■ WHAT YOU WILL DO ■
Filter out everything except lines holding "from".

■ SOURCE EXCERPT ■
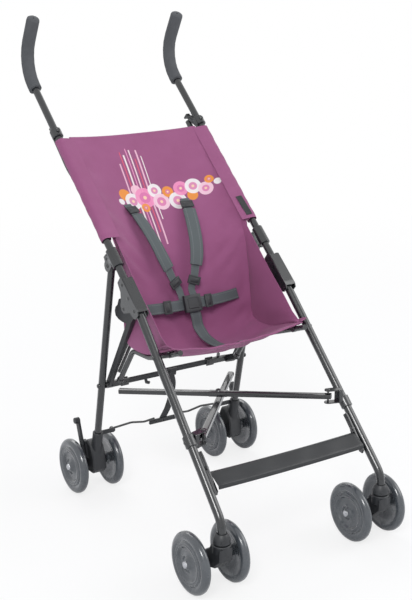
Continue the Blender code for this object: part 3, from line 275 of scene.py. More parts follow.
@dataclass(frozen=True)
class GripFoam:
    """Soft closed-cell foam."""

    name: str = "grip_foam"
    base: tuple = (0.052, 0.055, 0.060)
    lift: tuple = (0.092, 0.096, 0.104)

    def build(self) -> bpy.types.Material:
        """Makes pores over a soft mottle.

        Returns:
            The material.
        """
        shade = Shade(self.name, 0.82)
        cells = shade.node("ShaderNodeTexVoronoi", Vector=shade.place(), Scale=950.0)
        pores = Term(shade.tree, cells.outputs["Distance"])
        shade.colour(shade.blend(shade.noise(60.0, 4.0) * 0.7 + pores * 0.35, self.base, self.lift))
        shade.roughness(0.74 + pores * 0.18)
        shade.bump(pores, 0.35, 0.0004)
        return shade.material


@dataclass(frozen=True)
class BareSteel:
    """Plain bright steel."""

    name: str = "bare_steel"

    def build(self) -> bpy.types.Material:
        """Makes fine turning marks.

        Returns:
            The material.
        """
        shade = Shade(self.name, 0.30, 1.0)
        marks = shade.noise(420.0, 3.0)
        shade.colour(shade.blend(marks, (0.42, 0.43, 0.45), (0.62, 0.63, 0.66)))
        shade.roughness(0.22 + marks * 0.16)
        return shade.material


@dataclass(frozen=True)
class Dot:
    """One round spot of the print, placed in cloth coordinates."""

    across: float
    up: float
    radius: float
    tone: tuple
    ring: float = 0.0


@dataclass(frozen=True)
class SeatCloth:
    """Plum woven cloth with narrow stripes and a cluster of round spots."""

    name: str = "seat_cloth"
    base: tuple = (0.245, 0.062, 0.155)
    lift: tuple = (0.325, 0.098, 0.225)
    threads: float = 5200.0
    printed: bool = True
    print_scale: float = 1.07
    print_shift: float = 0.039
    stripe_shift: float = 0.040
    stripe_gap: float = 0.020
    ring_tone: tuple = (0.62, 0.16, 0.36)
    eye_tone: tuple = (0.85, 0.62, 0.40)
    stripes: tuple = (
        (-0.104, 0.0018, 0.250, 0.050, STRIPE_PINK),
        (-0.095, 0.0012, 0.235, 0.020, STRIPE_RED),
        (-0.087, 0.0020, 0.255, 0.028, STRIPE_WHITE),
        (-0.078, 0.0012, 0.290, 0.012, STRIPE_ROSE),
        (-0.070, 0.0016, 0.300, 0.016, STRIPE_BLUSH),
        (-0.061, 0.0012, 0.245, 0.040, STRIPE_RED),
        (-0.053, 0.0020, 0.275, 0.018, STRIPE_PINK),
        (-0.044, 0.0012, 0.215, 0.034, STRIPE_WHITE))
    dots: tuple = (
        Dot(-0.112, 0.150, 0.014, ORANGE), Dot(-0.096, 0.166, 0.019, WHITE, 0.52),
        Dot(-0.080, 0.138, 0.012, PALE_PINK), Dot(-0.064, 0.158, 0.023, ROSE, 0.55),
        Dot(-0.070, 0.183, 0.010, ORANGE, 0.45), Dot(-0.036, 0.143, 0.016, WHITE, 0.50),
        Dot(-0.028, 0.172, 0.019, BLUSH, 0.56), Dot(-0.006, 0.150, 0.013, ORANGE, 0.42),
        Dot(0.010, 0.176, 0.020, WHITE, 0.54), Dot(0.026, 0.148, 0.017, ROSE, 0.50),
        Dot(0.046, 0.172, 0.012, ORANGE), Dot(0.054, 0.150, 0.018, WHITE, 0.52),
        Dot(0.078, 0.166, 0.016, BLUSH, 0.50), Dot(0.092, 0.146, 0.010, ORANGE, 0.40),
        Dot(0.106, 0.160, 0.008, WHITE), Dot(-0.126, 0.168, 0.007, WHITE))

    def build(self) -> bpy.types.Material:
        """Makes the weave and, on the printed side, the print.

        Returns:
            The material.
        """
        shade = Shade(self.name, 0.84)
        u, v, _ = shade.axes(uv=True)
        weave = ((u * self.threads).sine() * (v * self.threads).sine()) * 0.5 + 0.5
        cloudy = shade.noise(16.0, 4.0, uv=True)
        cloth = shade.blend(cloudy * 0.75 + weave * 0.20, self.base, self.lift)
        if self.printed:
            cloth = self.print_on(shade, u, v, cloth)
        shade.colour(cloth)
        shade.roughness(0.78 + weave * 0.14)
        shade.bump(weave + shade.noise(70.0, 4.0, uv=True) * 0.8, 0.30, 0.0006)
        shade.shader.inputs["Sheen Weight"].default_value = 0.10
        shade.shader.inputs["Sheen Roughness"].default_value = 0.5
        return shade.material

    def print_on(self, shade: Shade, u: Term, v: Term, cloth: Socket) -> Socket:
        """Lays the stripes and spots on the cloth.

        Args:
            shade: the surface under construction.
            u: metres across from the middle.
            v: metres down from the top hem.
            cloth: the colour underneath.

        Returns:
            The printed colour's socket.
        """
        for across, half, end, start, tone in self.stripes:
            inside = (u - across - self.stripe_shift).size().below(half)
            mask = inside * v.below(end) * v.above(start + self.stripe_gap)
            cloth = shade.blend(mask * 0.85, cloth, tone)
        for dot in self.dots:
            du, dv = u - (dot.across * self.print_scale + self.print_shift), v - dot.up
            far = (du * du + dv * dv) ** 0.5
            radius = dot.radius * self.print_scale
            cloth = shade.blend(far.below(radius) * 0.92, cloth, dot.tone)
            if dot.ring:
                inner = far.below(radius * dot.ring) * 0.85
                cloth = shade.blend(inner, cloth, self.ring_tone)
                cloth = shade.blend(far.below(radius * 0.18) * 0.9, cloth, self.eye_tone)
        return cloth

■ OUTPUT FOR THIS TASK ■
Continue the Blender code for this object: part 3, from line 275 of scene.py. More parts follow.
            u: metres across from the middle.
            v: metres down from the top hem.